Doesn't that sound odd? It seems like there is a gym on every corner, hotel, office, right next to the Starbucks. Almost every magazine has some sort of health related tip about losing weight and we obsess over it on a daily basis. It's like Chadd's analogy to money--we're all obsessed with it, but we're too "polite to talk about it."
We are also sharers of guilt. If you and your best friend are out at dinner and she orders something health conscious but you were really eye-ing the creamy luscious pasta...inevitably one of two things happen--you try to convince her to fall with you, or you go the healthy route. Unless your friend has a will power of steel, I'll let you guess what normally happens.
Just socially, there's a lot against you. Don't even start with me on what lies ahead of you when your own willpower begins to fade and a snickers bar sounds good.
This is where as your weight is following the downslide of the yo-yo, your morale is running right along side. It's what happens to me at least 3 times a year and every single time, I tell myself it won't happen again. I've heard that the percentage of people who quit smoking drops with every attempt they have. If you go that route, then quit, and find yourself down the same path again, it becomes well worn and familiar. It's why people who quit quit quit the first time are so much more successful.
Do you see what I mean about the whole New Years Resolution thing? Is this year REALLY going to be any different? Are you going to get to Feb 1 and crap out?

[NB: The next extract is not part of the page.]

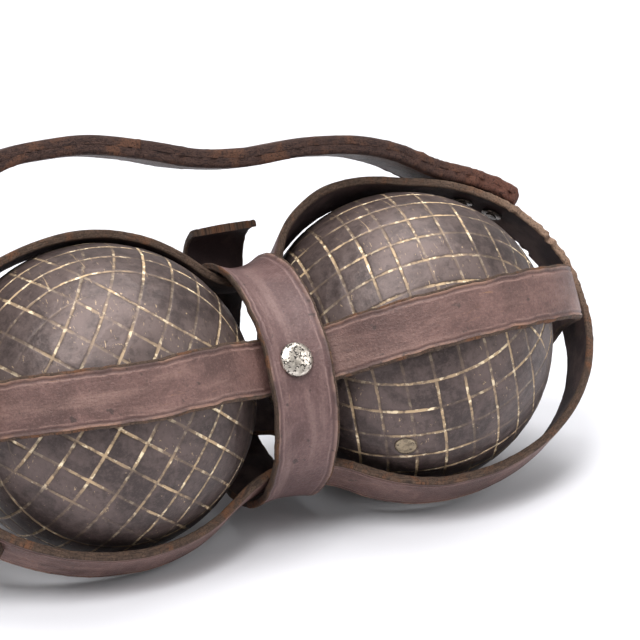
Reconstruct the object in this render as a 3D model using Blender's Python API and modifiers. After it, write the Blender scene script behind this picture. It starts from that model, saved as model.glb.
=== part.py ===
"""A leather cage carrier holding two hollow bronze boules, lying on its side.

Metres, +Z up. The boules' centres lie along X, the floor is Z = 0, and the front faces -Y.
Around the axis through the boules' centres, an angle runs from the front (-Y, 0 degrees)
over the top (+Z, 90 degrees) to the back (+Y, 180 degrees). Everything is modelled round
that axis, midway between the boules, and hangs on one empty that centres the whole over
the origin.
"""

import math

import bmesh
import bpy
import numpy as np
from mathutils import Matrix, Vector

# The boules' axis lies a little off the origin, which is under the middle of the whole carrier.
ORIGIN_SHIFT = (0.0023, 0.0018, 0)

# Boules
BALL_RADIUS = 0.050
BALL_WALL = 0.004
BALL_SPACING = 0.1082
BALL_SEGMENTS, BALL_RINGS = 36, 19
HOLLOW_SEGMENTS, HOLLOW_RINGS = 20, 11
PLUG_RADIUS = 0.0036
PLUG_LENGTH = 0.0040
PLUG_DEPTH = 0.0002
LEFT_PLUG_DIRECTION = (-0.30, 0.72, 0.62)
RIGHT_PLUG_DIRECTION = (-0.42, -0.83, -0.38)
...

Please don't mistake what I'm saying. What I'm asking of you is something that will change, hopefully, how you go about achieving your health resolution in 2010. I am not saying that you cannot or that the odds are against you, instead, I'm asking you for the next....let's say 48 hours, to really really contemplate what it is that you want to achieve. Making your resolution list should take more than 10 minutes. Put some thought into it and make the decision that you will follow through. Don't let this be a yo-yo year for you--weight or resolutions.
I made it through Thanksgiving to Christmas losing 8 pounds, stayed solid the week I was home with my family, and am back on track to keep losing down to my goal weight just before my February birthday. How am I going to beat the yo-yo?
I acknowledged the yo-yo in my life.
I confronted it and banished it and Promised myself (remember the 2 P's) it would not return.
I made a pact with my co-blogger that will not likely be broken because I found someone who will hold me accountable and who understands/is battling the yo-yo with me.
What were your resolutions last year? Did you achieve them? Yes or no--how did you achieve them or what made you stumble?